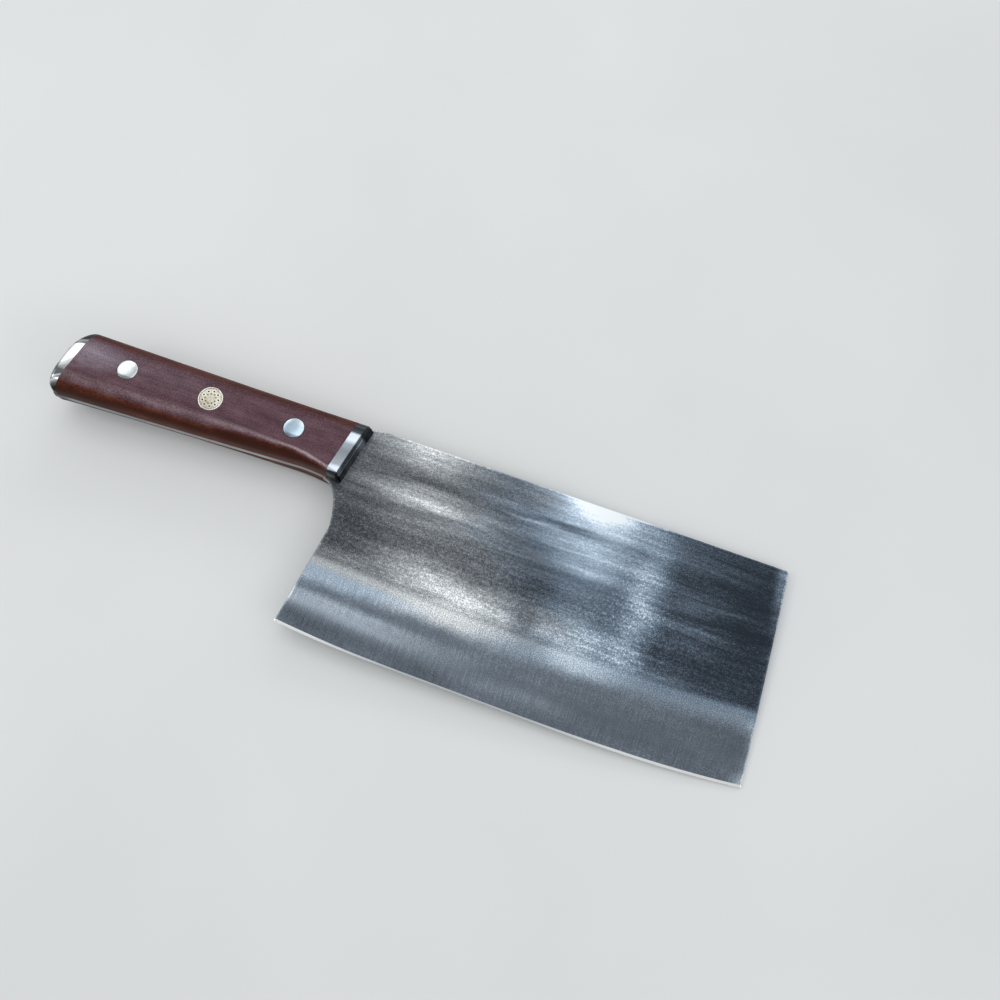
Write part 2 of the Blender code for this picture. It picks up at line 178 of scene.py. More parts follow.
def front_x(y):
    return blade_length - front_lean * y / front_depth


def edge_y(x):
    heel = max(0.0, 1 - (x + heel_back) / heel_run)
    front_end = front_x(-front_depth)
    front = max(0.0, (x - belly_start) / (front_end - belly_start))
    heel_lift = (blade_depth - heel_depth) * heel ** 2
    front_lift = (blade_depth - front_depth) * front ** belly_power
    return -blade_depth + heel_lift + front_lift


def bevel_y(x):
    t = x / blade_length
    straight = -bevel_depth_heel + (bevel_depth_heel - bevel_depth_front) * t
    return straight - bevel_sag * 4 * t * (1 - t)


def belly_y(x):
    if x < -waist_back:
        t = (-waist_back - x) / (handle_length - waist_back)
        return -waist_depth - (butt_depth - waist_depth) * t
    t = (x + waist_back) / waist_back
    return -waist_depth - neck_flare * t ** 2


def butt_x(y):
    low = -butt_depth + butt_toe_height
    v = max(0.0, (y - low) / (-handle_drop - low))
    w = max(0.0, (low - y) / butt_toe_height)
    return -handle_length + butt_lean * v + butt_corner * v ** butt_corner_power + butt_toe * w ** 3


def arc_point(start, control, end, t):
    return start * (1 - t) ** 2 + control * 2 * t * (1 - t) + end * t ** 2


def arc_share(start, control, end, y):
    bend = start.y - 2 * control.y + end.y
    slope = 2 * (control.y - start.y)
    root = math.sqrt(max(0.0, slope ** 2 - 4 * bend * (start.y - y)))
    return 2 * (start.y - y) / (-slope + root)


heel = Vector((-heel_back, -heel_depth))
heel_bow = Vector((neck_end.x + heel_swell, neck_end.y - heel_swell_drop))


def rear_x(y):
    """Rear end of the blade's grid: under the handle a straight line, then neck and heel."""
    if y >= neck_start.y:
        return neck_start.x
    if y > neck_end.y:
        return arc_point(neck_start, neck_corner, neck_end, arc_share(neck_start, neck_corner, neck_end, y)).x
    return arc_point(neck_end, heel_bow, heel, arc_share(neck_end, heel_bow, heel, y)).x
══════
[Problem statement]:
Begin with the first line of the listing and copy exactly through the line that contains "return -blade_depth +", please, keeping both ends and leaving out everything after.

[Result for this exercise]:
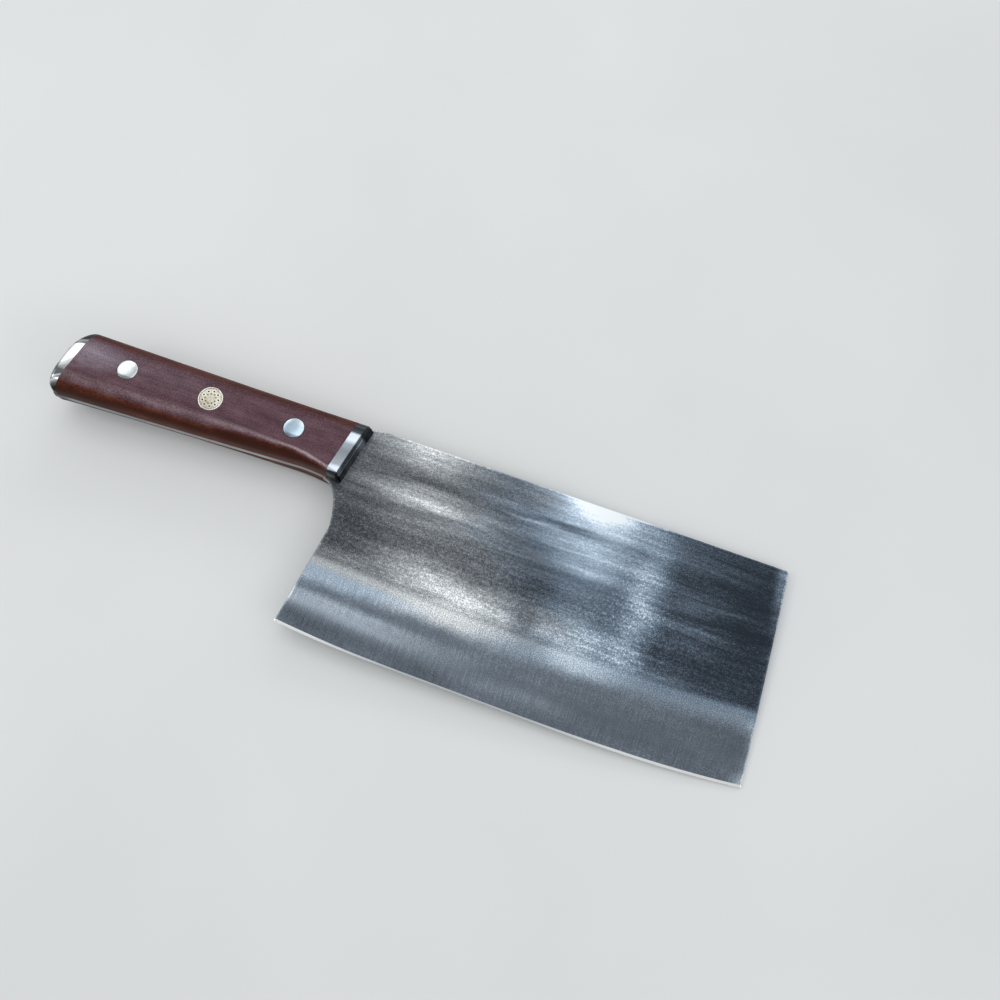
Write part 2 of the Blender code for this picture. It picks up at line 178 of scene.py. More parts follow.
def front_x(y):
    return blade_length - front_lean * y / front_depth


def edge_y(x):
    heel = max(0.0, 1 - (x + heel_back) / heel_run)
    front_end = front_x(-front_depth)
    front = max(0.0, (x - belly_start) / (front_end - belly_start))
    heel_lift = (blade_depth - heel_depth) * heel ** 2
    front_lift = (blade_depth - front_depth) * front ** belly_power
    return -blade_depth + heel_lift + front_lift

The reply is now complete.